The real winner among MacLeod's kills would obviously be Sean Burns, who not only did not die in vain, his spirit assisting MacLeod in fighting off the Dark Quickening, but would in fact do some of his best work as a psychopomp, helping the cases too difficult to reach in life to move onward into the hereafter (Ingrid, Alfred Cahill and Michael Moore among them).
2. Are they seen as successful by those around them?
Evil Immortals seem to come in two main flavors: The psychos who completely let themselves go, and don't care what anyone thinks of them (Kanis, Kern, Caspian), and those who put on airs and place themselves above their surroundings (Consone, Ward, Durgan, Xavier). Those in the latter camp would appear to have it all, to be the ones mortals would look up to as winners in the game of life - yet they lived hollow, bitter existences until MacLeod snuffed them out.

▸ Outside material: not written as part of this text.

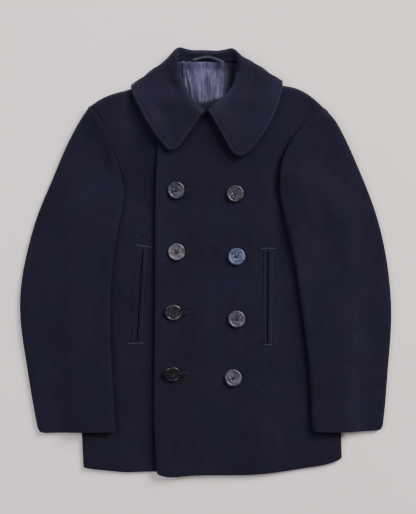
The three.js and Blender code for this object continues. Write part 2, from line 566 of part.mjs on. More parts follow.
// Where the fall is, a distance past the roll: level on the coat, round the fold line, or level under the back
function fallPoint(c, distance) {
  const out = direction(c.out);
  const facing = direction(c.facing);
  const alongFold = direction(c.facing + 90);
  const halfHeight = (c.top - BACK_FALL_Z) / 2;
  const radius = Math.min(halfHeight, c.fold);
  const halfTurn = (Math.PI / 4) * (radius + halfHeight);
  const towardsFold = out.dot(facing);
  const start = -(c.fold - radius) - halfTurn;
  const turned = start + distance * towardsFold;
  const angle = clamp(turned / halfTurn, -1, 1) * (Math.PI / 2);
  const fromFold = radius * (1 - Math.cos(angle)) + Math.max(Math.abs(turned) - halfTurn, 0);
  const p = new THREE.Vector2(c.rollX, c.rollY)
    .addScaledVector(alongFold, distance * out.dot(alongFold))
    .addScaledVector(facing, c.fold - fromFold);
  const level = towardsFold > 0.05 ? (c.fold - radius) / towardsFold : Infinity;
  const settle = clamp(level + 4, 6, 35);
  const top = lerp(lieOnCoat(p.x, p.y), c.top, c.wrap);
  const fromRoll = (c.rollZ + c.rise - top) * (1 - smoothstep(distance, 3, settle));
  const intoRoll = c.rise * (1 - smoothstep(distance, 0, 3.5));
  const z = turned <= -halfTurn ? top : lerp(BACK_FALL_Z + halfHeight, turned < 0 ? top : BACK_FALL_Z,
    Math.abs(Math.sin(angle)));
  return new THREE.Vector3(p.x, p.y, turned <= 0 ? z + fromRoll - intoRoll : z);
}

// Unit normals of a grid of points, all on the side that "towards" names at the grid's middle
function gridNormals(grid, towards) {
  const rows = grid.length;
  const columns = grid[0].length;
  const normals = grid.map((row, i) =>
    row.map((_, j) => {
      const along = grid[Math.min(i + 1, rows - 1)][j].clone().sub(grid[Math.max(i - 1, 0)][j]);
      const across = row[Math.min(j + 1, columns - 1)].clone().sub(row[Math.max(j - 1, 0)]);
      return across.cross(along).normalize();
    }),
  );
  const middle = normals[Math.floor(rows / 2)][Math.floor(columns / 2)];
  if (middle.dot(towards) < 0) for (const row of normals) for (const n of row) n.negate();
  return normals;
}

function collar() {
  const rows = [...COLLAR.right, ...backwards(COLLAR.left)];
  const COLUMNS = 44;
  const STAND = [0, 0.4, 0.78];
  const FALL = [0, 0.023, 0.06, 0.13, 0.2, 0.28, 0.36, 0.44, 0.52, 0.6, 0.68, 0.76, 0.84, 0.92, 1];
  const column = (name) => COLLAR_COLUMNS.indexOf(name);
  const valueAt = (name, t) => {
    const k = Math.min(Math.floor(t), rows.length - 2);
    const [p0, p1, p2, p3] = [k - 1, k, k + 1, k + 2]
      .map((i) => rows[clamp(i, 0, rows.length - 1)][column(name)]);
    const f = t - k;
    return 0.5 * (2 * p1 + (p2 - p0) * f + (2 * p0 - 5 * p1 + 4 * p2 - p3) * f * f +
      (3 * p1 - p0 - 3 * p2 + p3) * f ** 3);
  };
  const middle = [];
  for (let i = 0; i <= COLUMNS; i++) {
    const t = (i / COLUMNS) * (rows.length - 1);
    const c = Object.fromEntries(COLLAR_COLUMNS.map((name) => [name, valueAt(name, t)]));
    c.neckZ = Math.max(c.neckZ, lerp(lieOnCoat(c.neckX, c.neckY), c.neckZ, smoothstep(c.neckY, 349, 359)));
    c.rollZ = Math.max(c.rollZ, lerp(c.neckZ + 2.6, c.rollZ, smoothstep(c.neckY, 349, 359)));
    const neck = new THREE.Vector3(c.neckX, c.neckY, c.neckZ);
    const roll = new THREE.Vector3(c.rollX, c.rollY, c.rollZ);
    const stand = STAND.map((f) => neck.clone().lerp(roll, f).setZ(lerp(c.neckZ, c.rollZ, f ** 1.9)));
    middle.push([...stand, ...FALL.map((f) => fallPoint(c, f * c.fall))]);
  }
  const normals = gridNormals(middle, UP);
  const offset = (sign) => middle.map((row, i) =>
    row.map((p, j) => p.clone().addScaledVector(normals[i][j], (sign * COLLAR_CLOTH) / 2)));
  return closedWall(offset(1), offset(-1));
}

// The lining where it shows in the neck, loose and pleated, lying on the back
const LINING_Y = { bottom: 264, top: 359 };
function lining() {
  const plan = (u, v) => {
    const y = lerp(LINING_Y.bottom, LINING_Y.top - 3 * u, v);
    return { x: lerp(lerp(-44, -50, v), lerp(43, 58.5, v), u), y };
  };
  const height = (x, y) => {
    const v = (y - LINING_Y.bottom) / (LINING_Y.top - LINING_Y.bottom);
    let z = backBottom(x, y) + CLOTH + 1.6 * REST + LINING;
    for (const p of PLEATS) z += p.high * Math.exp(-(((x - lerp(p.bottom, p.top, v)) / p.wide) ** 2));
    return z;
  };
  return clothWall({
    across: steps([36]), along: steps([4]), plan, height, thickness: LINING, facing: UP,
  });
}

// The hanging loop sewn across the back of the neck
function hanger() {
  const [[x0, y0], [x1, y1]] = HANGER.ends;
  const bow = (x) => Math.sin(Math.PI * clamp((x - x0) / (x1 - x0), 0, 1)) ** 1.4;
  const plan = (u, v) => {
    const x = lerp(x0, x1, u);
    return { x, y: lerp(y0, y1, u) + HANGER.bow * bow(x) + HANGER.width * (v - 0.5) };
  };
  const height = (x) => HANGER.height + HANGER.lift * bow(x);
  return clothWall({
    across: steps([12]), along: steps([1]), plan, height, thickness: HANGER.thick, facing: UP,
  });
}

// Pocket mouths
function pocketFrame({ top, bottom }) {
  const t = new THREE.Vector2(...top);
  const b = new THREE.Vector2(...bottom);
  const along = t.clone().sub(b).normalize();
  const across = new THREE.Vector2(along.y, -along.x);
  const length = t.distanceTo(b);
  const at = (a, s) => b.clone().addScaledVector(along, a).addScaledVector(across, s);
  return { length, at };
}
function cutSlit(geometry, pocket) {
  const { length, at } = pocketFrame(pocket);
  const half = WELT.slit / 2;
  const outline = [at(3, -half), at(3, half), at(length - 3, half), at(length - 3, -half)];
  return toGeometry(toSolid(geometry).subtract(toSolid(prism(outline.map((p) => [p.x, p.y]), -5, 40))));
}
function welt(pocket, sign, width) {
  const { length, at } = pocketFrame(pocket);
  const half = WELT.slit / 2;
  const plan = (u, v) => at(v * length, sign * lerp(half, half + width, u));
  const height = (x, y) => topOf[pocket.side](x, y) + 2 * SEAM + WELT.thick;
  return clothWall({
    across: steps([2]), along: steps([9]), plan, height, thickness: WELT.thick, facing: UP,
  });
}

// A four-hole button with a raised rim and a dished face, its back at Z = 0
function buttonGeometry() {
  const r = BUTTON.diameter / 2;
  const t = BUTTON.thick;
  const profile = [[0, 0], [r * 0.62, 0], [r - 1.2, 1.2], [r, 2.4], [r - 0.9, t], [r - BUTTON.rim, t - 0.2],
    [r - BUTTON.rim - 1.4, t - BUTTON.dish], [0, t - BUTTON.dish - 0.3]];
  const lathe = new THREE.LatheGeometry(profile.map(([x, y]) => new THREE.Vector2(x, y)), 20);
  lathe.rotateX(Math.PI / 2);
  const index = [];
  const position = lathe.getAttribute("position");
  const key = (i) =>
    [position.getX(i), position.getY(i), position.getZ(i)].map((c) => Math.round(c * 1e4)).join();
  const first = new Map();
  const points = [];
  const mapped = [];
  for (let i = 0; i < position.count; i++) {
    if (!first.has(key(i))) {
      first.set(key(i), points.length);
      points.push(new THREE.Vector3().fromBufferAttribute(position, i));
    }
    mapped.push(first.get(key(i)));
  }
  const old = lathe.getIndex().array;
  for (let i = 0; i < old.length; i += 3) {
    const [a, b, c] = [mapped[old[i]], mapped[old[i + 1]], mapped[old[i + 2]]];
    if (a !== b && b !== c && c !== a) index.push(a, b, c);
  }
  const merged = new THREE.BufferGeometry().setFromPoints(points);
  merged.setIndex(index);
  let solid = toSolid(merged);
  if (solid.volume() < 0) {
    merged.setIndex(index.reverse());
    solid = toSolid(merged);
  }
  for (let k = 0; k < 4; k++) {
    const angle = degToRad(45 + 90 * k);
    const [cx, cy] = [BUTTON.holeRing * Math.cos(angle), BUTTON.holeRing * Math.sin(angle)];
    const outline = Array.from({ length: 6 }, (_, i) => {
      const a = degToRad(60 * i);
      return [cx + BUTTON.holeRadius * Math.cos(a), cy + BUTTON.holeRadius * Math.sin(a)];
    });
    solid = solid.subtract(toSolid(prism(outline, -2, t + 2)));
  }
  return toGeometry(solid);
}

// Materials and assembly
const material = (color, roughness, metalness = 0) =>
  new THREE.MeshStandardMaterial({ color, roughness, metalness });
const WOOL = material(0x14161f, 0.95);
const LINING_SATIN = material(0x6a6480, 0.4);
const HANGER_SATIN = material(0x3a3a4c, 0.45);
const BUTTON_RESIN = material(0x17161a, 0.3);

const coat = new THREE.Group();
function add(name, geometry, finish, parent = coat) {
  const mesh = new THREE.Mesh(geometry, finish);
  mesh.name = name;
  parent.add(mesh);
  return mesh;
}

add("back", back(), WOOL);
const rightFront = front("right", rightFrontPlan, 13);
const leftFront = front("left", leftFrontPlan, 14);
add("right_front", cutSlit(rightFront, POCKETS[0]), WOOL);
add("left_front", cutSlit(leftFront, POCKETS[1]), WOOL);
for (const side of ["right", "left"]) {
  add(`${side}_under_sleeve`, underSleeve(side), WOOL);
  add(`${side}_upper_sleeve`, upperSleeve(side), WOOL);
}
add("collar", collar(), WOOL);
add("neck_lining", lining(), LINING_SATIN);
add("hanger_loop", hanger(), HANGER_SATIN);
for (const pocket of POCKETS) {
  const towardsFront = pocket.side === "right" ? 1 : -1;
  add(`${pocket.side}_pocket_front_welt`, welt(pocket, towardsFront, WELT.inner), WOOL);
  add(`${pocket.side}_pocket_side_welt`, welt(pocket, -towardsFront, WELT.outer), WOOL);
}

const buttonShape = buttonGeometry();
for (const { name, x, y, lean } of BUTTONS) {
  const button = add(name, buttonShape, BUTTON_RESIN);
  button.position.set(x, y, 0);
  button.rotation.x = degToRad(lean);
  button.updateMatrix();
  const corners = buttonShape.getAttribute("position");
  const point = new THREE.Vector3();
  for (let i = 0; i < corners.count; i++) {
    point.fromBufferAttribute(corners, i).applyMatrix4(button.matrix);
    const needed = leftFrontTop(point.x, point.y) + BUTTON_SEAT - (point.z - button.position.z);
    button.position.z = Math.max(button.position.z, needed);
    button.updateMatrix();
  }
}

export default coat;
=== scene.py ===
from math import cos, pi, radians, sin

import bmesh
import bpy
import numpy as np
from mathutils import Euler, Matrix, Vector
from mathutils.bvhtree import BVHTree
from mathutils.kdtree import KDTree


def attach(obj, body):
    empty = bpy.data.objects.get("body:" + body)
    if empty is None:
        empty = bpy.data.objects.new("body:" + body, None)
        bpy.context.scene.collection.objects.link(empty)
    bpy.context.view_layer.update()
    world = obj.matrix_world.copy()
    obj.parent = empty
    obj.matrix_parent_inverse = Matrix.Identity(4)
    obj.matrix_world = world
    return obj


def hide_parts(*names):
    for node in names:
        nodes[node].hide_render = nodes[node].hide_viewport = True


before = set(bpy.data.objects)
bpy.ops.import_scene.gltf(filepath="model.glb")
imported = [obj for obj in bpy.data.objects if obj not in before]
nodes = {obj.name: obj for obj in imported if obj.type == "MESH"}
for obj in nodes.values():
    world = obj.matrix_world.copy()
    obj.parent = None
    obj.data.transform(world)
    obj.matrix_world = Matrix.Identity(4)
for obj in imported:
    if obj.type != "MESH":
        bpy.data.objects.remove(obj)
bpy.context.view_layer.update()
MM = 0.001

# ---- Sizes, in millimetres ----

# The camera looks straight down on the middle of the picture
CAMERA = {"x": 4.5, "y": 10.4, "above_coat": 2000, "coat_level": 11, "picture_height": 925}

# Soft creases: middle, length, width, height (below 0 a trough), turn from upright and sideways bow.
# "steep" above 0 makes the right flank the steeper one, below 0 the left.
SLEEVE_CREASES = [
    {"x": -180, "y": 186, "long": 150, "wide": 13, "high": -2.8, "turn": 0, "bow": -19, "steep": 0.0},
    {"x": -198, "y": 262, "long": 46, "wide": 6, "high": 1.0, "turn": 24, "bow": 0, "steep": 0.0},
    {"x": -214, "y": 196, "long": 120, "wide": 13, "high": -1.1, "turn": -38, "bow": 10, "steep": 0.3},
    {"x": -196, "y": 128, "long": 130, "wide": 15, "high": 1.5, "turn": -24, "bow": -8, "steep": 0.4},
    {"x": -222, "y": 74, "long": 150, "wide": 16, "high": -1.2, "turn": -12, "bow": 12, "steep": -0.3},
    {"x": -252, "y": 8, "long": 190, "wide": 20, "high": 1.6, "turn": 9, "bow": 9, "steep": 0.3},
    {"x": -290, "y": -20, "long": 170, "wide": 13, "high": -1.0, "turn": 4, "bow": -6, "steep": 0.2},
    {"x": -205, "y": -40, "long": 200, "wide": 15, "high": -1.1, "turn": -4, "bow": 5, "steep": 0.3},
    {"x": -262, "y": -150, "long": 170, "wide": 17, "high": 1.2, "turn": -3, "bow": -9, "steep": -0.2},
    {"x": -200, "y": -205, "long": 120, "wide": 12, "high": -0.7, "turn": 7, "bow": 3, "steep": 0.2},
    {"x": -232, "y": -262, "long": 64, "wide": 30, "high": 0.6, "turn": 84, "bow": 2, "steep": 0.0},
    {"x": 236, "y": 186, "long": 130, "wide": 16, "high": 1.2, "turn": 40, "bow": -10, "steep": -0.3},
    {"x": 178, "y": 120, "long": 150, "wide": 13, "high": 1.2, "turn": 14, "bow": 8, "steep": -0.4},
    {"x": 214, "y": 66, "long": 170, "wide": 17, "high": -1.2, "turn": 11, "bow": -9, "steep": 0.3},
    {"x": 262, "y": 40, "long": 200, "wide": 19, "high": 1.3, "turn": 6, "bow": 8, "steep": -0.2},
    {"x": 300, "y": -50, "long": 170, "wide": 13, "high": -0.9, "turn": -4, "bow": 6, "steep": 0.2},
    {"x": 206, "y": -60, "long": 190, "wide": 14, "high": 1.0, "turn": 8, "bow": 5, "steep": -0.4},
    {"x": 250, "y": -130, "long": 170, "wide": 18, "high": -1.0, "turn": -5, "bow": 7, "steep": 0.1},
    {"x": 290, "y": -215, "long": 130, "wide": 13, "high": 0.8, "turn": 3, "bow": -3, "steep": 0.2},
    {"x": 255, "y": -262, "long": 70, "wide": 28, "high": 0.5, "turn": 92, "bow": 2, "steep": 0.0},
]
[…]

3. Is there a regret they have?
"I should never have messed with the Highlander. What was I thinking?"
"Tell me about it."
4. Is there a triumph they treasure?
Another frequent problem with evil Immortals is getting stuck on their past, and chasing the old high of their glory days. An inability to grow and adapt. Kronos can reminisce about the Horsemen, but if he hadn't tried so hard to put the band back together and force a reunion tour to happen, he and his brothers would have lived a lot longer. For the evil Immortal, their triumphs are their downfalls.
5. Would they prefer a fabulous dessert or a sumptuous dinner?
Most of them would go for a sumptuous dinner, for a mix of practical benefit and status symbol, lording it over the peasants with a six-course meal. Nefertiri, though, would definitely be sampling every decadent bon-bon invented since the fall of Egypt, I have no doubt.